[Begin INFORMATION PROVIDED]

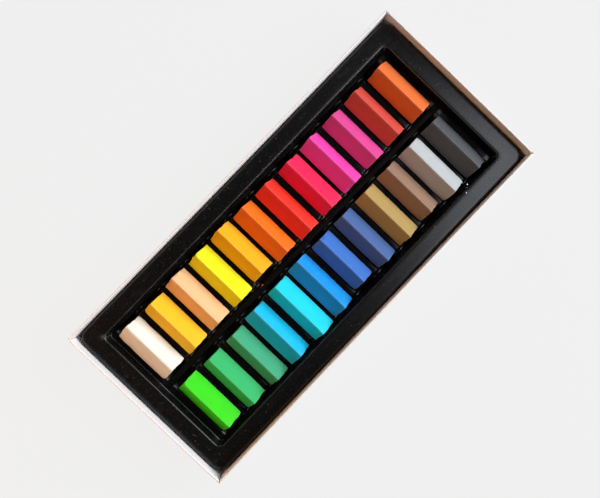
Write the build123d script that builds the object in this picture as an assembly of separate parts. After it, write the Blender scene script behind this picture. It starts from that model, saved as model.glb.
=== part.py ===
from build123d import *
import math
import os

# A shallow card tray with a thin black formed insert and 24 half-length square pastels.
# The origin is under the middle of the tray. +X runs along the tray, +Z is up. Millimetres.

# Card tray: base and walls folded from one sheet, every wall folded over to two plies
tray_length = 222.0
tray_width = 100.5
tray_height = 19.0
card_ply = 0.45
base_thickness = 0.8
wall_thickness = 2 * card_ply
fold_radius = 0.4           # rounding of the fold along the top of each wall
foot_radius = 0.3           # crease between base and walls
tuck_width = 9.0            # foot of each inner ply, turned in flat on the base
tuck_gap = 0.6              # mitre gap between neighbouring tucks
seam_width = 0.25           # open seam in each inside corner
seam_depth = 0.8
relief_radius = 1.0         # dip of an end wall's fold where it meets a long wall

# Formed insert: one plastic sheet, the same thickness all over
sheet = 0.5
rim_drop = 4.9              # top of the tray's wall down to the flat rim
insert_gap = 0.3            # insert's foot to the tray's wall
foot_gap = 0.1              # insert's underside to the card below it
skirt_draft = 1.0           # degrees
rim_corner_radius = 6.5
rim_roll_radius = 1.5       # rolled outer edge of the rim
rim_roll_bevel = 0.6        # the same edge on the underside
well_length = 200.0         # at the rim
well_width = 79.0
well_corner_radius = 1.6
well_edge_radius = 0.9
well_foot_radius = 0.5
well_draft = 7.0            # degrees
bar_drop = 6.1              # rim down to the bar between the rows
bar_width = 2.8
ridge_drop = 6.6            # rim down to the ridges between the grooves
ridge_radius = 1.0
groove_flank = 52.5         # degrees from level
groove_floor = 3.9          # flat along the bottom of each groove, before its corners are rounded
groove_end_draft = 3.0      # degrees
groove_end_ledge = 0.2      # groove's outer end to the foot of the well's long wall
pitch = 16.05               # from one pastel to the next
columns = 12

# Pastels: square sticks standing on one edge in their grooves, most of them leaning on a flank
stick_side = 10.0
stick_edge_radius = 1.0     # long edges worn round, ends cut square
seat_gap = 0.2              # stick's flats to the groove's flanks

# Each row from the -X end: colour, length as cut, how far it lies from its groove's middle, and
# the flank that it leans on: 1 for the one towards +X, -1 for the other, 0 where it stands upright
row_a = [
    ("white", 31.8, -0.7, -1),
    ("gold", 31.8, -1.2, 1),
    ("peach", 32.5, -0.6, 1),
    ("yellow", 32.4, -0.9, 1),
    ("amber", 31.4, 0.2, 1),
    ("orange", 32.2, -1.0, -1),
    ("red", 33.0, -1.4, -1),
    ("crimson", 32.3, -1.5, 1),
    ("magenta", 32.5, -1.2, -1),
    ("purple", 31.9, -1.0, 0),
    ("dark_red", 31.5, -0.8, -1),
    ("vermilion", 32.0, -1.3, 1),
]
row_b = [
    ("lime", 31.6, 0.0, 1),
    ("green", 31.8, -1.0, 1),
    ("sea_green", 32.3, -1.3, 1),
    ("turquoise", 33.4, -0.8, -1),
    ("cyan", 34.0, -0.8, 1),
    ("sky_blue", 33.8, 0.0, -1),
    ("ultramarine", 31.2, 0.8, 1),
    ("navy", 32.5, 0.4, 1),
    ("ochre", 32.4, 0.4, 1),
    ("brown", 31.6, 1.1, 1),
    ("light_grey", 32.8, 0.1, 1),
    ("black", 33.2, 0.0, 1),
]

# Worked out from the above
inner_length = tray_length - 2 * wall_thickness
inner_width = tray_width - 2 * wall_thickness
rim_z = tray_height - rim_drop
skirt_foot_z = base_thickness + card_ply + foot_gap
bar_z = rim_z - bar_drop
ridge_z = rim_z - ridge_drop
flank = math.radians(groove_flank)
groove_corner_radius = stick_edge_radius + seat_gap
groove_low_z = base_thickness + foot_gap + sheet
lean_angle = groove_flank - 45
stick_core = (stick_side / 2 - stick_edge_radius) * math.sqrt(2)
stick_drop = stick_core * math.cos(math.radians(lean_angle)) + stick_edge_radius
stick_axis_z = groove_low_z + seat_gap + stick_drop
clear_of_flank = (stick_side / 2 + seat_gap - (seat_gap + stick_drop) * math.cos(flank)) / math.sin(flank)
lean_shift = groove_floor / 2 - clear_of_flank
groove_inner_y = bar_width / 2
well_slope = math.tan(math.radians(well_draft))
groove_outer_y = well_width / 2 - bar_drop * well_slope - groove_end_ledge
row_middle_y = (groove_inner_y + groove_outer_y) / 2
above = 5.0                 # how far a cutting shape reaches past what it cuts


def corner_seam(side_x, side_y):
    """A thin upright slot from an inside corner out towards the outer one."""
    slot = Box(2 * seam_depth, seam_width, tray_height)
    turned = Rot(0, 0, 45 * side_x * side_y) * slot
    middle_z = base_thickness + tray_height / 2
    return Pos(side_x * inner_length / 2, side_y * inner_width / 2, middle_z) * turned


def fold_relief(side_x, side_y):
    """A quarter-round dip in an end wall's fold, beside the long wall."""
    quarter = extrude(Plane.YZ * Circle(relief_radius), wall_thickness, both=True)
    quarter &= Pos(0, -relief_radius, 0) * Box(tray_length, 2 * relief_radius, 2 * relief_radius)
    turned = quarter if side_y > 0 else Rot(0, 0, 180) * quarter
    wall_x = side_x * (tray_length - wall_thickness) / 2
    return Pos(wall_x, side_y * inner_width / 2, tray_height) * turned


def tuck(run, outward):
    """One tuck on the base: a strip with mitred ends, along a wall that is `run` long."""
    half = run / 2 - tuck_gap
    strip = Polyline(
        (-half, 0), (half, 0), (half - tuck_width, tuck_width),
        (tuck_width - half, tuck_width), (-half, 0),
    )
    plate = extrude(make_face(strip), card_ply)
    return Pos(0, -outward, base_thickness) * plate


def carton_tray():
    """The tray as folded: base, four double walls, tucked feet and open corner seams."""
    outside = extrude(Rectangle(tray_length, tray_width), tray_height)
    outside = fillet(outside.edges().group_by(Axis.Z)[0], foot_radius)
    hollow = Pos(0, 0, base_thickness) * extrude(Rectangle(inner_length, inner_width), tray_height)
    tray = outside - hollow
    tray = fillet(tray.edges().group_by(Axis.Z)[-1], fold_radius)
    for quarter in (0, 180):
        tray += Rot(0, 0, quarter) * tuck(inner_length, inner_width / 2)
        tray += Rot(0, 0, quarter + 90) * tuck(inner_width, inner_length / 2)
    for side_x in (-1, 1):
        for side_y in (-1, 1):
            tray -= corner_seam(side_x, side_y)
            tray -= fold_relief(side_x, side_y)
    return tray


def skirted_block(depth):
    """The insert's outside, taken `depth` into the sheet: a drafted block, its top edge still sharp."""
    foot_length = inner_length - 2 * insert_gap - 2 * depth
    foot_width = inner_width - 2 * insert_gap - 2 * depth
    outline = RectangleRounded(foot_length, foot_width, rim_corner_radius - depth)
    return extrude(outline, rim_z - depth, taper=skirt_draft)


def well(depth):
    """The open well down to the bar, its walls and floor taken `depth` into the sheet."""
    floor_z = bar_z - depth
    narrower = 2 * (rim_z - floor_z) * well_slope - 2 * depth
    floor = RectangleRounded(
        well_length - narrower, well_width - narrower, well_corner_radius + depth
    )
    return Pos(0, 0, floor_z) * extrude(floor, rim_z + above - floor_z, taper=-well_draft)


def groove_wave(depth):
    """Twelve grooves side by side in one profile, taken `depth` into the sheet, its corners sharp."""
    low_z = groove_low_z - depth
    floor_half = groove_floor / 2 + depth * math.tan(flank / 2)
    ridge_top = ridge_z - depth
    ridge_half = pitch / 2 - floor_half - (ridge_top - low_z) / math.tan(flank)
    top_z = bar_z + above
    half_row = (columns - 1) / 2 * pitch
    end_x = half_row + floor_half + (top_z - low_z) / math.tan(flank)
    points = [(-end_x, top_z)]
    for column in range(columns):
        x = column * pitch - half_row
        if column:
            points.append((x - pitch / 2 + ridge_half, ridge_top))
        points += [(x - floor_half, low_z), (x + floor_half, low_z)]
        if column < columns - 1:
            points.append((x + pitch / 2 - ridge_half, ridge_top))
    points.append((end_x, top_z))
    return make_face(Polyline(*points, points[0]))


def rounded_wave():
    """The profile that the insert's upper side shows: rounded bottoms and round-shouldered ridges."""
    wave = groove_wave(0)
    bottoms = [v for v in wave.vertices() if v.Y < groove_low_z + sheet / 2]
    wave = fillet(bottoms, groove_corner_radius)
    shoulders = [v for v in wave.vertices() if abs(v.Y - ridge_z) < sheet / 100]
    return fillet(shoulders, ridge_radius)


def groove_row(wave, depth):
    """The +Y row, cut to a profile, as one cutting shape with drafted ends."""
    length = 2 * groove_outer_y + 2 * above
    prism = extrude(Plane.XZ * wave, length / 2, both=True)
    slope = math.tan(math.radians(groove_end_draft))
    low_z = -above
    high_z = bar_z + above
    low_in = (bar_z - low_z) * slope
    high_out = (high_z - bar_z) * slope
    ends = Polyline(
        (groove_inner_y - depth + low_in, low_z),
        (groove_outer_y + depth - low_in, low_z),
        (groove_outer_y + depth + high_out, high_z),
        (groove_inner_y - depth - high_out, high_z),
        (groove_inner_y - depth + low_in, low_z),
    )
    stop = extrude(Plane.YZ * make_face(ends), tray_length, both=True)
    return prism & stop


def near_well(edge):
    """Whether an edge at the rim goes round the well, and not round the outside."""
    middle = edge.center()
    return max(abs(middle.X) - well_length / 2, abs(middle.Y) - well_width / 2) < 1.0


def skin():
    """The insert's upper side: rolled rim, round edge of the well and round foot of its walls."""
    block = skirted_block(0)
    block = fillet(block.edges().group_by(Axis.Z)[-1], rim_roll_radius)
    cavity = well(0)
    cavity = fillet(cavity.edges().group_by(Axis.Z)[0], well_foot_radius)
    body = block - cavity
    rim_edges = body.edges().group_by(Axis.Z)[-1]
    body = fillet(rim_edges.filter_by(near_well), well_edge_radius)
    row = groove_row(rounded_wave(), 0)
    return body - row - Rot(0, 0, 180) * row


def lining():
    """The insert's underside: the same form one sheet deeper, with plain corners."""
    block = skirted_block(sheet)
    block = chamfer(block.edges().group_by(Axis.Z)[-1], rim_roll_bevel)
    row = groove_row(groove_wave(sheet), sheet)
    return block - well(sheet) - row - Rot(0, 0, 180) * row


def insert_tray():
    """The insert: what lies between its skin and its lining, with the skirt trimmed."""
    formed = skin() - lining()
    below_skirt = extrude(Rectangle(tray_length, tray_width), skirt_foot_z)
    below_well = extrude(Rectangle(well_length, well_width), skirt_foot_z)
    return formed - (below_skirt - below_well)


def stick(length):
    """One square stick on its edge, its long edges worn round."""
    square = Rot(0, 0, 45) * RectangleRounded(stick_side, stick_side, stick_edge_radius)
    return extrude(Plane.XZ * square, length / 2, both=True)


def pastel(column, side_y, length, shift, lean):
    """A stick laid in its groove; side_y is +1 for the row at +Y and -1 for the other."""
    x = (column - (columns - 1) / 2) * pitch + lean * lean_shift
    turned = Rot(0, -lean * lean_angle, 0) * stick(length)
    return Pos(x, side_y * row_middle_y + shift, stick_axis_z) * turned


def main():
    os.makedirs("parts", exist_ok=True)
    export_step(carton_tray(), "parts/carton_tray.step")
    export_step(insert_tray(), "parts/insert_tray.step")
    for side_y, row in ((1, row_a), (-1, row_b)):
        for column, (colour, length, shift, lean) in enumerate(row):
            export_step(pastel(column, side_y, length, shift, lean), f"parts/pastel_{colour}.step")


main()
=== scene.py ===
"""Dresses a drawer box of soft pastels: the folded card tray, the formed black insert and the sticks."""

import logging
import math
from collections.abc import Callable
from dataclasses import dataclass, field
from enum import Enum

import bpy
import numpy as np
from mathutils import Euler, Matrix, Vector


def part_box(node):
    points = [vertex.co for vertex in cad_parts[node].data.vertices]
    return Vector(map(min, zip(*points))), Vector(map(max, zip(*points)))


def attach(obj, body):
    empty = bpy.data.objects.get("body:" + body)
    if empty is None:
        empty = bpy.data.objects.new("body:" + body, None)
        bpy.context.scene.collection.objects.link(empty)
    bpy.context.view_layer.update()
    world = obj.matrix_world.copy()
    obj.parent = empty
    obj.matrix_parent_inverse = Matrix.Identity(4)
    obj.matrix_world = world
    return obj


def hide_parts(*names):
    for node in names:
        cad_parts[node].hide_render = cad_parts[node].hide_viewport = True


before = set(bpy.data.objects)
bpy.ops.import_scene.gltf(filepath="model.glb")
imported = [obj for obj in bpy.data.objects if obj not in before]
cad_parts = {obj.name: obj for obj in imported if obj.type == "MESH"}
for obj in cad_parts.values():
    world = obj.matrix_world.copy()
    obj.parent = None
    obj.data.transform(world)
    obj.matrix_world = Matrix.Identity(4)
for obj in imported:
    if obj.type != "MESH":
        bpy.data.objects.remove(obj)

log = logging.getLogger("pastel_box")
MM = 0.001
Colour = tuple[float, float, float]
Place = tuple[float, float, float]


# ---------------------------------------------------------------- numbers and colours


def linear(red: int, green: int, blue: int) -> Colour:
    """A colour read in 0 to 255 steps, as the linear light it stands for.

    Args:
        red: Red step.
        green: Green step.
        blue: Blue step.

    Returns:
        Three linear values: (c + 0.055) / 1.055 to the power 2.4, or c / 12.92 for the darkest.
    """
    steps = np.array([red, green, blue]) / 255.0
    bright = ((steps + 0.055) / 1.055) ** 2.4
    return tuple(float(v) for v in np.where(steps <= 0.04045, steps / 12.92, bright))


def smooth(low: float, high: float, values: np.ndarray) -> np.ndarray:
    """Eases from 0 at low to 1 at high: t * t * (3 - 2t) of the clipped share t."""
    share = np.clip((values - low) / (high - low), 0.0, 1.0)
    return share * share * (3.0 - 2.0 * share)


def lattice_value(cells: np.ndarray, seed: int) -> np.ndarray:
    """A repeatable value from -1 to 1 for each whole-numbered cell.

    Args:
        cells: Whole numbers, shape (..., 3).
        seed: Picks one of many fields.

    Returns:
        The sine hash of each cell: the fraction of a large sine, stretched to -1..1.
    """
    dot = cells @ np.array([127.1, 311.7, 74.7]) + seed * 19.19
    wave = np.sin(dot) * 43758.5453
    return 2.0 * (wave - np.floor(wave)) - 1.0


def soft_noise(points: np.ndarray, cell: float, seed: int) -> np.ndarray:
    """A smooth random field.

    Args:
        points: Places in millimetres, shape (..., 3).
        cell: Size of its lumps, in millimetres.
        seed: Picks one of many fields.

    Returns:
        Values from -1 to 1: the eight corner values of each cell, eased between in x, y and z.
    """
    scaled = points / cell
    base = np.floor(scaled)
    part = scaled - base
    part = part * part * (3.0 - 2.0 * part)
    total = np.zeros(points.shape[:-1])
    for corner in np.ndindex(2, 2, 2):
        step = np.array(corner, float)
        weight = np.prod(np.where(step > 0, part, 1.0 - part), axis=-1)
        total += weight * lattice_value(base + step, seed)
    return total


# ---------------------------------------------------------------- meshes from grids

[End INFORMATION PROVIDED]

EXERCISE DESCRIPTION: Starting with the line with "in imported if" and ending with the line with "return 2.0 *", extract every line exactly and nothing outside that span.

OUTPUT:
cad_parts = {obj.name: obj for obj in imported if obj.type == "MESH"}
for obj in cad_parts.values():
    world = obj.matrix_world.copy()
    obj.parent = None
    obj.data.transform(world)
    obj.matrix_world = Matrix.Identity(4)
for obj in imported:
    if obj.type != "MESH":
        bpy.data.objects.remove(obj)

log = logging.getLogger("pastel_box")
MM = 0.001
Colour = tuple[float, float, float]
Place = tuple[float, float, float]


# ---------------------------------------------------------------- numbers and colours


def linear(red: int, green: int, blue: int) -> Colour:
    """A colour read in 0 to 255 steps, as the linear light it stands for.

    Args:
        red: Red step.
        green: Green step.
        blue: Blue step.

    Returns:
        Three linear values: (c + 0.055) / 1.055 to the power 2.4, or c / 12.92 for the darkest.
    """
    steps = np.array([red, green, blue]) / 255.0
    bright = ((steps + 0.055) / 1.055) ** 2.4
    return tuple(float(v) for v in np.where(steps <= 0.04045, steps / 12.92, bright))


def smooth(low: float, high: float, values: np.ndarray) -> np.ndarray:
    """Eases from 0 at low to 1 at high: t * t * (3 - 2t) of the clipped share t."""
    share = np.clip((values - low) / (high - low), 0.0, 1.0)
    return share * share * (3.0 - 2.0 * share)


def lattice_value(cells: np.ndarray, seed: int) -> np.ndarray:
    """A repeatable value from -1 to 1 for each whole-numbered cell.

    Args:
        cells: Whole numbers, shape (..., 3).
        seed: Picks one of many fields.

    Returns:
        The sine hash of each cell: the fraction of a large sine, stretched to -1..1.
    """
    dot = cells @ np.array([127.1, 311.7, 74.7]) + seed * 19.19
    wave = np.sin(dot) * 43758.5453
    return 2.0 * (wave - np.floor(wave)) - 1.0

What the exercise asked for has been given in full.